What these defective and usless legislations will do is act as a delaying tactic…

Anyone arguing for better legislation be it in a state or federally will get told by the lobby funded politicians,

“But we’ve already done that so no more, not now, or ever…”

So from my point of view as a non US citizen these laws are actually a retrograde step designed to hide the fact that bo action will be taken, unless corporate behaviour is so egregious, and the political noise so loud, that the politicians will be forced to act at some barest minimum level and then stretch it out untill the argument has become such “old news” it can get dropped or buried.

In the UK we call such political nonsense “kicking it into the long grass” where it will remain “sight unseen” for ever… Or as in quite a number of UK investigations a quater century or more, at which point the “too old to prosecute” excuse kicks in…

People in the US talk in almost scared tones about the EU GDPR, if I said that the GDPR was it’s self way to weak, and the real reason we hear about it is only because a student went the distance on making a series of cases and presenting them…

Then you will understand two things,

1, Why these laws have the “No private right of action” clauses.

2, Why these clauses make a mockery of democracy and justice.

I give them a year maybe two before people start claiming they are not just defective, but designed such that they won’t be used as long as the corporates pump money into politicians pockets as campaign contributions etc…

Lucian


May 24, 2023 11:31 AM

4th Amedment, US Constitution, has always guaranteed a personal right to privacy — but American government has always crafted ways to ignore it.

The Federal Government is by far the biggest threat to all Americans’ privacy — its illicit surveillance and intrusion activities are staggering; no private entity is comparable.


State governments act the same, but have no where near the resource capability of the oppressive Feds.

Winter


May 24, 2023 12:21 PM

@Lucian

The Federal Government is by far the biggest threat to all Americans’ privacy

Actually, no.
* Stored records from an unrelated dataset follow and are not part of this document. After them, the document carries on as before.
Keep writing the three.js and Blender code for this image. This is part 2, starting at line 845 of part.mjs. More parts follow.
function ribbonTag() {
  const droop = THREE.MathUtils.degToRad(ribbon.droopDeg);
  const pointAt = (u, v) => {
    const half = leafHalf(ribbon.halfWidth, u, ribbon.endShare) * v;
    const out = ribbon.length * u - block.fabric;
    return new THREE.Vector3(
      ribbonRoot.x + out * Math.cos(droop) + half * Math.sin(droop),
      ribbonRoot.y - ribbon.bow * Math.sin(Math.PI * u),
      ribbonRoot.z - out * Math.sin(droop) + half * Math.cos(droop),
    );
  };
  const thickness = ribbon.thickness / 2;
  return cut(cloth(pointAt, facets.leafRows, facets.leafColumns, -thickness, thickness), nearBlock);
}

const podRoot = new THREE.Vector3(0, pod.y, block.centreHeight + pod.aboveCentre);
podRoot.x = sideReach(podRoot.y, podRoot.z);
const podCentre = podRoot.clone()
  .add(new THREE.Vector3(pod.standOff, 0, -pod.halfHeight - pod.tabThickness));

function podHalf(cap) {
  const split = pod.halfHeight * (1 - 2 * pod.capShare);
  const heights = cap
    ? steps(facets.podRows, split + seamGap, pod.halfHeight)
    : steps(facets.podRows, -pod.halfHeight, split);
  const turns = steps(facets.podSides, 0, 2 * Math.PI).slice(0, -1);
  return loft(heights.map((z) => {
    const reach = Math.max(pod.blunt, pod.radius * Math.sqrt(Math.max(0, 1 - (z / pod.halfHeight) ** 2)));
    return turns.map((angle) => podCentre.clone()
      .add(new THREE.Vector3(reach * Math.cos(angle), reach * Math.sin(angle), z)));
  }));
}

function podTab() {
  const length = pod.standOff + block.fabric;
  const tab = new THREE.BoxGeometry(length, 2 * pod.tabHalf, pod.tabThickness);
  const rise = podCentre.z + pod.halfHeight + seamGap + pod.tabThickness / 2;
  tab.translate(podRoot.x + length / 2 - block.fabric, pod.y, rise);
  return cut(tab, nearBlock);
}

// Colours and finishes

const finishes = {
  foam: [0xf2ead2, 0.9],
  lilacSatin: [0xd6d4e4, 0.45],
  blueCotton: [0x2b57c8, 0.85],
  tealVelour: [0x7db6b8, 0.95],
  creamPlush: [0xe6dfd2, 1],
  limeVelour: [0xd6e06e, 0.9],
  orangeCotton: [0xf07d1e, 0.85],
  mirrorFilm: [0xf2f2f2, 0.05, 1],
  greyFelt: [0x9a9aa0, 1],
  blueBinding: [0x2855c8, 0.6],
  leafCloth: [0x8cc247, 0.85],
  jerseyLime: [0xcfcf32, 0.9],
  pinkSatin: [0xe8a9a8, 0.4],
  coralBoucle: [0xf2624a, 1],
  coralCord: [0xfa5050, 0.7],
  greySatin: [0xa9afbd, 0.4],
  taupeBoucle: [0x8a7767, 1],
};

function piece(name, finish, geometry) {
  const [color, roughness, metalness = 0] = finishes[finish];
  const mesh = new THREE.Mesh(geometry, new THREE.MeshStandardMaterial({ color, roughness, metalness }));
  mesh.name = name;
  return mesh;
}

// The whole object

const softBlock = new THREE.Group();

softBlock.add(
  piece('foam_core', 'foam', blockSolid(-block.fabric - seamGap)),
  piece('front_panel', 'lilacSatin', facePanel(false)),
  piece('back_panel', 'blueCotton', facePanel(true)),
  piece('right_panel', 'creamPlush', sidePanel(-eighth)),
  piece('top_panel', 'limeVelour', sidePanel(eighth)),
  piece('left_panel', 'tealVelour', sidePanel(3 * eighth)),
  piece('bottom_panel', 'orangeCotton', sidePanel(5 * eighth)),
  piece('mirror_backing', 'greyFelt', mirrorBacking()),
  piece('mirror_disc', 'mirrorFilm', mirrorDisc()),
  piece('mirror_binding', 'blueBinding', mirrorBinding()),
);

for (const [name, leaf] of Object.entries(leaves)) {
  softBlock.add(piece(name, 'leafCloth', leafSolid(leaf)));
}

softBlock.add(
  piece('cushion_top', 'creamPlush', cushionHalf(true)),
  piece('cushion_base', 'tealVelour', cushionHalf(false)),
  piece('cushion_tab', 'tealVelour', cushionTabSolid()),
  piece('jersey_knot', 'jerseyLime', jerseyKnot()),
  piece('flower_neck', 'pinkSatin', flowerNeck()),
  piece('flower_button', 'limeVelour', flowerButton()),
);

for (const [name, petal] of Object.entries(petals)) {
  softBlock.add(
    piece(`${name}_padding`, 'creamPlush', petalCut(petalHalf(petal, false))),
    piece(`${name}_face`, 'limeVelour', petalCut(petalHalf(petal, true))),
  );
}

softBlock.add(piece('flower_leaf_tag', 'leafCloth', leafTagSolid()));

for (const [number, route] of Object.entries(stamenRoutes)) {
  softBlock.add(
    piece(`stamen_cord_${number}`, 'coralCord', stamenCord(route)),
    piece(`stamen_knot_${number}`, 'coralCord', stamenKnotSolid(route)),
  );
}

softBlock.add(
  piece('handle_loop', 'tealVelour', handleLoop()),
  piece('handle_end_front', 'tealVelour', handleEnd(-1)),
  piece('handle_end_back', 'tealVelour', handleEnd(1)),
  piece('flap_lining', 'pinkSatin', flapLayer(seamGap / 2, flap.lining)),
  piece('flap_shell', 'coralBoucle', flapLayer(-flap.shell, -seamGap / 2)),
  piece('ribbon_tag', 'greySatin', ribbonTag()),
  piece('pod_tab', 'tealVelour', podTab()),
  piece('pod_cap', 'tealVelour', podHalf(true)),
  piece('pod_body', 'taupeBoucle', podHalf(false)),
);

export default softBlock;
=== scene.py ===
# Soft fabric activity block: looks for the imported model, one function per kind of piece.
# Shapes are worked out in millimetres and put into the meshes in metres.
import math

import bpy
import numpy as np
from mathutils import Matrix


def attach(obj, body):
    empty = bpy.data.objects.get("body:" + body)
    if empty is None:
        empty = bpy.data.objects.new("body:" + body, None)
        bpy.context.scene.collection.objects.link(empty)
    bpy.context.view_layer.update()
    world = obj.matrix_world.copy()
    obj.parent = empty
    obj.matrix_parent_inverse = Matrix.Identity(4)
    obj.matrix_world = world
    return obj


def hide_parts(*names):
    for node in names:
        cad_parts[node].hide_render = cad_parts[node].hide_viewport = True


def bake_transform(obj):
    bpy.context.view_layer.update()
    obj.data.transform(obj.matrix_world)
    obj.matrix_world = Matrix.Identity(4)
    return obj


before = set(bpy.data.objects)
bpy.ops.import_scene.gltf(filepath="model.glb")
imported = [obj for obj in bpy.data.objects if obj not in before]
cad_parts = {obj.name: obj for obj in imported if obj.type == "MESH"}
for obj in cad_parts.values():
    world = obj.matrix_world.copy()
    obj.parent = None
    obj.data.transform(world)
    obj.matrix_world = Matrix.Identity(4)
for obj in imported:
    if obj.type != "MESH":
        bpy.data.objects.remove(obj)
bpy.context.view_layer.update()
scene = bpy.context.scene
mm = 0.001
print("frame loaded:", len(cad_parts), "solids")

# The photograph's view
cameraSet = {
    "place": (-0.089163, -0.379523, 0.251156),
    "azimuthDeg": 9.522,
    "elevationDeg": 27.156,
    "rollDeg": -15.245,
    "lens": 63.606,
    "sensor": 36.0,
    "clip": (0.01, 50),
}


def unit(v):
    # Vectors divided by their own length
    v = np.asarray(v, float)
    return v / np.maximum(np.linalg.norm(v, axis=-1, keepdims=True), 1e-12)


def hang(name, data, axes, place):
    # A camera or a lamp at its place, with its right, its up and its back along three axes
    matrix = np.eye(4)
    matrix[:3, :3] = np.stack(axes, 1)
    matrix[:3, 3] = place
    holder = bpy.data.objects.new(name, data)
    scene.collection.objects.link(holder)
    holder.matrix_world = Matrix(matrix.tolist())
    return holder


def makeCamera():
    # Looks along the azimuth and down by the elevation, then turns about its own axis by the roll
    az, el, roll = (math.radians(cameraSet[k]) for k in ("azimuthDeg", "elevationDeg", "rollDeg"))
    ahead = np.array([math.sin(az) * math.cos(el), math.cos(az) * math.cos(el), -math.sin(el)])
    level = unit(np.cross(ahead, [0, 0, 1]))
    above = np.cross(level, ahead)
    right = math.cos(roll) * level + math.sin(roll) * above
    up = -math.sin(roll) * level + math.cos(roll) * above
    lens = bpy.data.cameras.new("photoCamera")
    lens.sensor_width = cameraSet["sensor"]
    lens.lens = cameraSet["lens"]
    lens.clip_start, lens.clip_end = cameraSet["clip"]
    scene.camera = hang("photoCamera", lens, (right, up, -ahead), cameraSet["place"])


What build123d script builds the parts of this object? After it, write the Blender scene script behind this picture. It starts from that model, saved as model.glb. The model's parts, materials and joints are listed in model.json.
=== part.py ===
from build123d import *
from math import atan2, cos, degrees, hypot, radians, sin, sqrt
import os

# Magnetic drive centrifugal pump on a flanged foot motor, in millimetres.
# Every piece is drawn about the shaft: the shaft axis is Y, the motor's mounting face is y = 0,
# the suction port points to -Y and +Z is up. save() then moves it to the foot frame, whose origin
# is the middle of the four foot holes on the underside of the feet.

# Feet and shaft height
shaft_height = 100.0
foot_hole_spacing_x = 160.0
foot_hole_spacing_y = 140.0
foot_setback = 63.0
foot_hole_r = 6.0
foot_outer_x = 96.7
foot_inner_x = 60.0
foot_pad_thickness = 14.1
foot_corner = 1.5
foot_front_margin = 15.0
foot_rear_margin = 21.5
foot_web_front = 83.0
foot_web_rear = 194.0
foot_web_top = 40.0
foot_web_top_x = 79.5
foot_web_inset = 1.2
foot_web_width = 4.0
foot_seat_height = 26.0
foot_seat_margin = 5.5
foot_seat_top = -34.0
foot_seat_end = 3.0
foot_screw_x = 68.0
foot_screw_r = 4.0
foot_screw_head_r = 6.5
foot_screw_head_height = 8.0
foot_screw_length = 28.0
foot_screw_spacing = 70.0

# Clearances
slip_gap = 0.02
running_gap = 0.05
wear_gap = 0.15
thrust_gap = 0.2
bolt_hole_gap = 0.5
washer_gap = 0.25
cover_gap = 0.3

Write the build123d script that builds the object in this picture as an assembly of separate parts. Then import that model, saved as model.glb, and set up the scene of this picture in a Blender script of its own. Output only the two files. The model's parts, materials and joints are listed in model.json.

It is private companies that do 90%+ of the surveillance. Sometimes paid by government, but mostly for their own profit.

These laws are characterized by the doors they open for commercial exploitation of private data.

ZYX


May 24, 2023 1:14 PM

The tech giants will sooner or later give Americans some privacy protections after the EU punish them into GDPR compliance.

The mere fact of tech giants complying with GDPR is going to have positive trickle down effects on protecting the privacy around the world. Just like Google unwilling and half-heartedly follow behind Apple’s lead in privacy protection. The sad thing the trickle down process is very slow.

Joe


May 24, 2023 4:28 PM

I would bet that privacy protection will not extend to women seeking abortions, morning after pills, or birth control that could be used for morning after.